### What is required
Begin with the line that contains "if shape.isNull() or" and end with the line that contains "obj.matrix_parent_inverse = Matrix.Identity(4)", transcribing exactly each line in that stretch and no other.

Start of Data segment

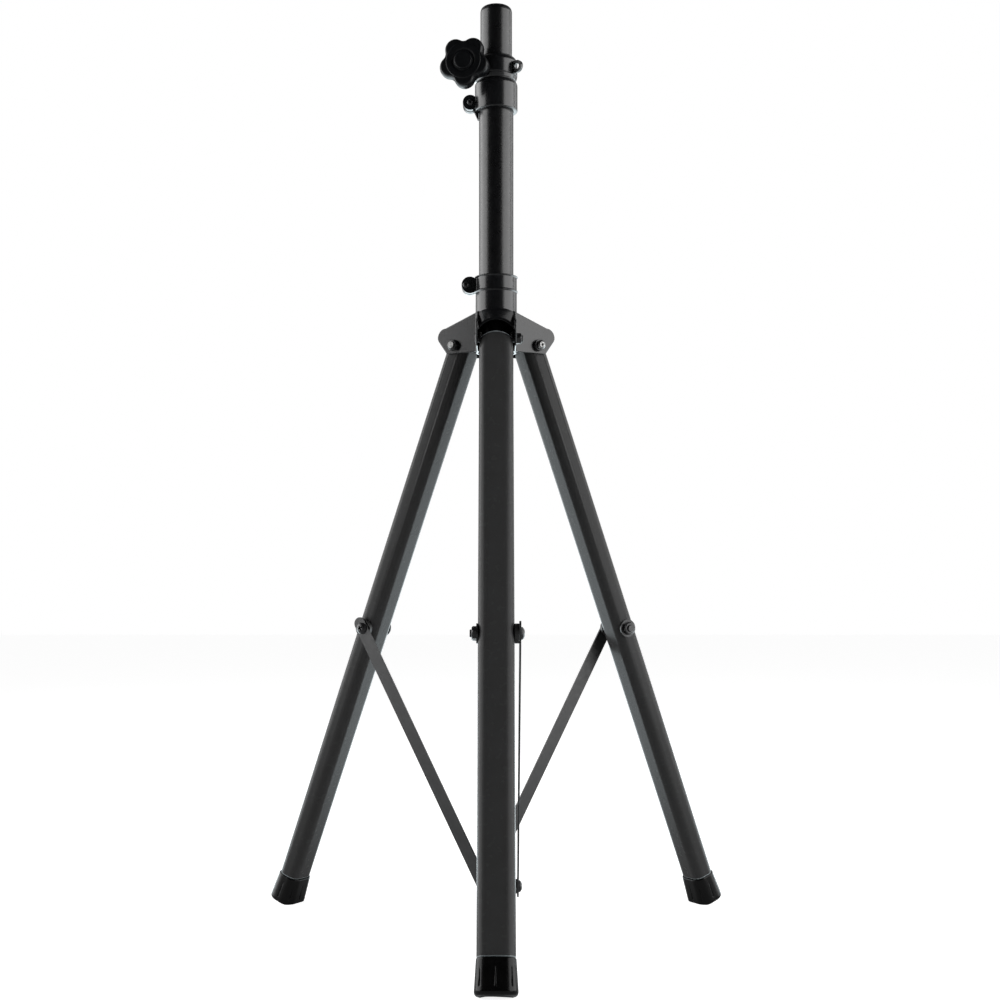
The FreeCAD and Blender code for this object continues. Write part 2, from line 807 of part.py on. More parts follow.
def hub_arm(name, azimuth):
    """One clevis: two cheeks with an arched hood between them, which ends above the pivot."""
    cheeks = new_body(f"hub_cheeks_{name}")
    side = outline(
        cheeks,
        f"hub_cheek_side_{name}",
        "XZ_Plane",
        [
            ("hub_bore / 2", "hub_low_z"),
            ("arm_foot_reach", "hub_low_z"),
            ("tip_low_reach", "tip_low_z"),
            ("tip_top_reach", "arm_root_z - tip_top_reach * tan(arm_slope)"),
            ("hub_bore / 2", "arm_root_z - hub_bore / 2 * tan(arm_slope)"),
        ],
        {2: "tip_round"},
    )
    pad(cheeks, f"hub_cheek_pad_{name}", side, "2 * (arm_inner + arm_wall)", middle=True)
    channel = outline(
        cheeks, f"hub_channel_{name}", "XY_Plane", box_corners("-1", "80", "-arm_inner", "arm_inner")
    )
    pocket(cheeks, f"hub_channel_cut_{name}", channel)
    spot = ("pivot_reach", "pivot_height", "bolt_radius + seat_gap")
    pin = circles(cheeks, f"hub_pin_circle_{name}", "XZ_Plane", [spot])
    pocket(cheeks, f"hub_pin_holes_{name}", pin)

    half = "(arm_inner + hood_lap)"
    reach = new_body(f"hub_hood_reach_{name}")
    plan = outline(
        reach,
        f"hub_hood_plan_{name}",
        "XY_Plane",
        box_corners("hub_bore / 2", "hood_reach", f"-{half}", half),
        offset="pivot_height + hood_clear",
    )
    pad(reach, f"hub_hood_block_{name}", plan, "hub_top_z - pivot_height - hood_clear")
    outside = sloping_arch(f"hub_hood_top_{name}", half, "hood_radius", "hood_root_z")
    crown = "hood_root_z - hood_thick / cos(hood_slope)"
    inside = sloping_arch(f"hub_vault_{name}", "arm_inner", "hood_radius - hood_thick", crown)
    hood = combine("Common", f"hub_hood_solid_{name}", reach, outside)
    shell = combine("Cut", f"hub_hood_{name}", hood, inside)
    clevis = fuse(f"hub_clevis_{name}", [cheeks, shell])
    clevis.Placement = around(azimuth)
    return clevis


def make_hub():
    """The sliding hub: a barrel with a split clamp band on top and three clevises."""
    barrel = turned(
        "hub_barrel",
        [
            ("hub_bore - 1", "hub_low_z"),
            ("hub_radius", "hub_low_z"),
            ("hub_radius", "band_low_z"),
            ("hub_radius + hub_rim", "band_low_z + 0.3"),
            ("hub_radius + hub_rim", "band_low_z + 1.2"),
            ("hub_radius", "band_low_z + 1.5"),
            ("hub_radius", "hub_top_z - 1.5"),
            ("hub_radius + hub_rim", "hub_top_z - 1.2"),
            ("hub_radius + hub_rim", "hub_top_z - 0.3"),
            ("hub_radius + 0.4", "hub_top_z"),
            ("hub_bore - 1", "hub_top_z"),
        ],
    )
    ear = circles(barrel, "hub_ear_disc", "XZ_Plane", [("-hub_ear_reach", "hub_ear_z", "hub_ear_radius")])
    pad(barrel, "hub_ears", ear, "2 * ear_half", middle=True)
    arms = [hub_arm(name, azimuth) for name, azimuth in LEGS.items()]
    casting = fuse("hub_blank", [barrel] + arms)
    bore = ring("hub_bore_tool", "0", "hub_bore", "hub_low_z - 5", "hub_top_z + 5")
    bored = combine("Cut", "hub_bored", casting, bore)
    slit = new_body("hub_slit_tool")
    plan = outline(
        slit,
        "hub_slit_outline",
        "XZ_Plane",
        box_corners("-(hub_ear_reach + 12)", "-(hub_bore - 2)", "hood_root_z - 6", "hub_top_z + 1"),
    )
    pad(slit, "hub_slit", plan, "ear_slit", middle=True)
    split = combine("Cut", "hub_split", bored, slit)
    drill = new_body("hub_screw_tool")
    spot = ("-hub_screw_reach", "hub_ear_z", "clamp_screw + seat_gap")
    circle = circles(drill, "hub_screw_circle", "XZ_Plane", [spot])
    pad(drill, "hub_screw_hole", circle, "4 * ear_half", middle=True)
    node(combine("Cut", "hub_drilled", split, drill), "hub_casting")


def make_leg_pivot(name, azimuth):
    """The bolt that a leg's top turns on. The front leg's head is a thin flat one."""
    face = value("arm_inner + arm_wall + seat_gap")
    pivot = around(azimuth) * shift(value("pivot_reach"), 0, value("pivot_height"))
    length = "2 * (arm_inner + arm_wall + seat_gap) + pivot_nut_height + 1.6"
    head = pivot * shift(y=-face, turn=Z_TO_MINUS_Y)
    label = f"leg_pivot_bolt_{name}"
    if name == "front":
        bolt = button_screw(label, length, "bolt_radius - seat_gap", "5.5", "1.2", head)
    else:
        bolt = turned(
            label,
            [
                ("0", f"-({length})"),
                ("bolt_radius - 0.6", f"-({length})"),
                ("bolt_radius - seat_gap", f"-({length}) + 0.6"),
                ("bolt_radius - seat_gap", "0"),
                ("head_radius", "0"),
                ("head_radius", "4.5"),
                ("4.85", "4.5"),
                ("4.85", "7"),
                ("3", "8.2"),
                ("0", "8.2"),
            ],
            where=head,
        )
    node(bolt, label)
    tail = pivot * shift(y=face, turn=Z_TO_Y)
    hex_nut(f"leg_pivot_nut_{name}", "pivot_flats", "pivot_nut_height", "bolt_radius", tail)


# ---- legs --------------------------------------------------------------------------


def make_leg_tube(name, azimuth):
    """A flattened tube whose top end is cut level and arched, but for an ear round each of
    its pivot holes. The holes of the side legs' hub pivots are wide, because a fold moves
    those two pivots a little against the hub."""
    leg = new_body(f"leg_tube_body_{name}")
    corners, arcs = rounded_corners("leg_depth / 2", "leg_width / 2", "leg_corner")
    outer = outline(leg, f"leg_outer_{name}", "XY_Plane", corners, arcs, "-leg_length")
    pad(leg, f"leg_pad_{name}", outer, "leg_length + 20")
    inside = ("leg_depth / 2 - leg_wall", "leg_width / 2 - leg_wall", "leg_corner - leg_wall")
    corners, arcs = rounded_corners(*inside)
    inner = outline(leg, f"leg_inner_{name}", "XY_Plane", corners, arcs, "-leg_length")
    pocket(leg, f"leg_hollow_{name}", inner)
    slack = "seat_gap" if name == "front" else "open_gap"
    spot = ("0", "0", f"bolt_radius + {slack}")
    pivot = circles(leg, f"leg_pivot_circle_{name}", "XZ_Plane", [spot])
    pocket(leg, f"leg_pivot_hole_{name}", pivot)
    spot = ("0", "-knee_down", "bolt_radius + seat_gap")
    knee = circles(leg, f"leg_knee_circle_{name}", "XZ_Plane", [spot])
    pocket(leg, f"leg_knee_hole_{name}", knee)
    arch = new_body(f"leg_arch_body_{name}")
    side = "leg_top_rise - leg_arch + sqrt(leg_arch ^ 2 - leg_width ^ 2 / 4)"
    section = outline(
        arch,
        f"leg_arch_section_{name}",
        "YZ_Plane",
        box_corners("-leg_width / 2", "leg_width / 2", "-leg_length", side),
        {2: "leg_arch"},
    )
    pad(arch, f"leg_arch_pad_{name}", section, "leg_length", middle=True)
    arch.Placement = shift(turn=Rotation(Y_AXIS, value("leg_angle")))
    across = box_corners("0", "leg_ear", "-leg_width / 2", "leg_width / 2")
    ears = turned(f"leg_ears_{name}", across, where=shift(turn=Z_TO_Y))
    end = fuse(f"leg_end_{name}", [arch, ears])
    tube = combine("Common", f"leg_shape_{name}", leg, end)
    tube.Placement = leg_frame(azimuth)
    node(tube, f"leg_tube_{name}")


def make_leg_foot(name, azimuth):
    """A flared rubber foot plugged into the tube, with the patch it stands on cut level."""
    foot = new_body(f"leg_foot_body_{name}")
    corners, arcs = rounded_corners("foot_depth / 2", "foot_width / 2", "foot_corner")
    plane = "-(leg_length + seat_gap)"
    top = outline(foot, f"foot_top_{name}", "XY_Plane", corners, arcs, plane)
    pad(foot, f"foot_pad_{name}", top, "foot_height", back=True, taper="foot_flare")
    low = -value("leg_length + seat_gap + foot_height")

    def is_sole(edge):
        return all(abs(vertex.Point.z - low) < 0.01 for vertex in edge.Vertexes)

    fillet(foot, f"foot_round_{name}", "foot_round", is_sole)
    gap = "(leg_wall + seat_gap)"
    inside = (f"leg_depth / 2 - {gap}", f"leg_width / 2 - {gap}", f"leg_corner - {gap}")
    corners, arcs = rounded_corners(*inside)
    spigot = outline(foot, f"foot_spigot_{name}", "XY_Plane", corners, arcs, plane)
    pad(foot, f"foot_spigot_pad_{name}", spigot, "foot_spigot")
    floor = "(-pivot_height - ({x}) * sin(leg_angle)) / cos(leg_angle)"
    sole = outline(
        foot,
        f"foot_floor_{name}",
        "XZ_Plane",
        [("-40", "-760"), ("40", "-760"), ("40", floor.format(x="40")), ("-40", floor.format(x="-40"))],
    )
    pocket(foot, f"foot_floor_cut_{name}", sole)
    foot.Placement = leg_frame(azimuth)
    node(foot, f"leg_foot_{name}")


def make_knee(name, azimuth):
    """The spacer, bolt and nut that join a leg to its brace."""
    knee = leg_frame(azimuth) * shift(z=-value("knee_down"))
    side = "leg_width / 2 + seat_gap"
    spacer_end = "brace_offset - seat_gap"
    bore = "bolt_radius + seat_gap"
    along = knee * shift(turn=Z_TO_Y)
    spacer = ring(f"brace_spacer_body_{name}", bore, "spacer_radius", side, spacer_end, along)
    node(spacer, f"brace_spacer_{name}")
    head_plane = "brace_offset + brace_thick + run_gap"
    length = f"{head_plane} + leg_width / 2 + nut_height + washer_thick + 0.5"
    head = knee * shift(y=value(head_plane), turn=Z_TO_Y)
    label = f"brace_bolt_{name}"
    node(button_screw(label, length, "bolt_radius", "head_radius", "head_height", head), label)
    tail = knee * shift(y=-value(side), turn=Z_TO_MINUS_Y)
    hex_nut(f"brace_nut_{name}", "nut_flats", "nut_height", bore, tail, "washer_radius")


def make_brace(name, azimuth):
    """A flat bar with round ends and an eye at each."""
    bar = new_body(f"brace_body_{name}")
    start = "brace_end - brace_width / 2"
    plane = "-brace_offset"
    strip = outline(
        bar,
        f"brace_strip_{name}",
        "XZ_Plane",
        box_corners("-brace_width / 2", "brace_width / 2", f"-({start})", f"{BRACE_SPAN} + {start}"),
        offset=plane,
    )
    pad(bar, f"brace_strip_pad_{name}", strip, "brace_thick", back=True)
    ends = [("0", f"-({start})", "brace_width / 2"), ("0", f"{BRACE_SPAN} + {start}", "brace_width / 2")]
    round_ends = circles(bar, f"brace_ends_{name}", "XZ_Plane", ends, plane)
    pad(bar, f"brace_ends_pad_{name}", round_ends, "brace_thick", back=True)
    eyes = [("0", "0", "bolt_radius + run_gap"), ("0", BRACE_SPAN, "bolt_radius + run_gap")]
    holes = circles(bar, f"brace_eyes_{name}", "XZ_Plane", eyes)
    pocket(bar, f"brace_eye_holes_{name}", holes)
    bar.Placement = brace_frame(azimuth)
    node(bar, f"brace_{name}")


# ---- build -------------------------------------------------------------------------


def group(label, members):
    """Identical fasteners of one body, kept as separate solids in one node."""
    compound = DOC.addObject("Part::Compound", label + "_set")
    compound.Links = members
    node(compound, label)


def build():
    make_outer_tube()
    make_base_plug()
    make_base_rivets()
    make_base_screws()
    make_upper_collar()
    make_clamp_screw("collar_fixing", "collar_ear_reach", "collar_ear_z")
    make_clamp_bush()
    make_clamp_hardware()
    make_knob()
    make_knob_cap()
    make_knob_stud()
    make_inner_tube()
    make_pole_ends()
    make_hub()
    make_clamp_screw("hub_clamp", "hub_screw_reach", "hub_ear_z")
    for name, azimuth in LEGS.items():
        make_leg_pivot(name, azimuth)
        make_leg_tube(name, azimuth)
        make_leg_foot(name, azimuth)
        make_knee(name, azimuth)
        make_brace(name, azimuth)


def check():
    """Stop on any object that failed to compute, and on any sub-part that isn't sound."""
    DOC.recompute()
    for item in DOC.Objects:
        if "Invalid" in item.State or "Error" in item.State:
            raise RuntimeError(f"{item.Label} failed: {item.State}")
    for item in NODES:
        shape = item.Shape
        if shape.isNull() or not shape.isValid() or not shape.Solids:
            raise RuntimeError(f"{item.Label} has no valid solid")


def export():
    os.makedirs("parts", exist_ok=True)
    for item in NODES:
        item.Shape.exportStep(f"parts/{item.Label}.step")
        print(f"{item.Label}: {len(item.Shape.Solids)} solid, {item.Shape.Volume:.0f} mm3")


build()
check()
export()
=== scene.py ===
# Looks of the loudspeaker stand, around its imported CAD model. Metres, +Z up, front leg along -Y.
import json
import math

import bmesh
import bpy
from mathutils import Matrix, Vector


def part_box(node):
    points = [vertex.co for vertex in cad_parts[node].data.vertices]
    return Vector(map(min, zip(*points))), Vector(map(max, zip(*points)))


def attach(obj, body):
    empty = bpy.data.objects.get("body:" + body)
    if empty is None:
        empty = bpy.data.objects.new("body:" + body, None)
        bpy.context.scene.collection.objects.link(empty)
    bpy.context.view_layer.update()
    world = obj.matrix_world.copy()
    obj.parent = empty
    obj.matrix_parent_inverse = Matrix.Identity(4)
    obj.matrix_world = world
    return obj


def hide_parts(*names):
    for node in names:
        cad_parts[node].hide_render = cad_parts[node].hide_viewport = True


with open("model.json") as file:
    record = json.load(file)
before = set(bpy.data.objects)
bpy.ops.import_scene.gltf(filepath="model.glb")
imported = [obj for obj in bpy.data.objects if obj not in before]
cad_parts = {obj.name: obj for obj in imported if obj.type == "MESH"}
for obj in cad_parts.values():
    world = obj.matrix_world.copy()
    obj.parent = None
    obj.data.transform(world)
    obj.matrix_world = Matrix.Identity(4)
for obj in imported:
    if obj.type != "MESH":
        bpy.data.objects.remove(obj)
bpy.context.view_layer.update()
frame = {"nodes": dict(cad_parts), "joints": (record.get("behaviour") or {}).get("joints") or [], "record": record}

MM = 0.001
NODES = frame["nodes"]
RECORD = frame["record"]
JOINTS = {joint["name"]: joint for joint in frame["joints"]}
MOUNTS = {mount["name"]: mount for mount in RECORD["mounts"]}
BODY_OF = {node: body for body, nodes in RECORD["behaviour"]["bodies"].items() for node in nodes}
SLOT_OF = {part["node"]: part["material_slot"] for part in RECORD["subparts"]}
LEGS = {"front": -90.0, "right": 30.0, "left": 150.0}
UP = Vector((0, 0, 1))
# millimetres that the looks share with the CAD model
LEG_HALF_DEPTH, LEG_HALF_WIDTH, LEG_CORNER = 13.1, 18.3, 10.5
FOOT_HALF_DEPTH, FOOT_HALF_WIDTH, FOOT_CORNER = 15.0, 18.7, 11.5
FOOT_HEIGHT, FOOT_ROUND, FOOT_FLARE = 34.0, 4.5, math.tan(math.radians(3.4))
LOBES, LOBE_REACH, LOBE_RADIUS, KNOB_VALLEY = 5, 16.7, 11.5, 22.5
TUBE_WALL, POLE_WALL, MARK_WIDTH, MARK_DEPTH = 1.15, 1.5, 1.0, 0.3
SEAT_GAP = 0.05


# ---- looks -------------------------------------------------------------------------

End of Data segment

### Task response
        if shape.isNull() or not shape.isValid() or not shape.Solids:
            raise RuntimeError(f"{item.Label} has no valid solid")


def export():
    os.makedirs("parts", exist_ok=True)
    for item in NODES:
        item.Shape.exportStep(f"parts/{item.Label}.step")
        print(f"{item.Label}: {len(item.Shape.Solids)} solid, {item.Shape.Volume:.0f} mm3")


build()
check()
export()
=== scene.py ===
# Looks of the loudspeaker stand, around its imported CAD model. Metres, +Z up, front leg along -Y.
import json
import math

import bmesh
import bpy
from mathutils import Matrix, Vector


def part_box(node):
    points = [vertex.co for vertex in cad_parts[node].data.vertices]
    return Vector(map(min, zip(*points))), Vector(map(max, zip(*points)))


def attach(obj, body):
    empty = bpy.data.objects.get("body:" + body)
    if empty is None:
        empty = bpy.data.objects.new("body:" + body, None)
        bpy.context.scene.collection.objects.link(empty)
    bpy.context.view_layer.update()
    world = obj.matrix_world.copy()
    obj.parent = empty
    obj.matrix_parent_inverse = Matrix.Identity(4)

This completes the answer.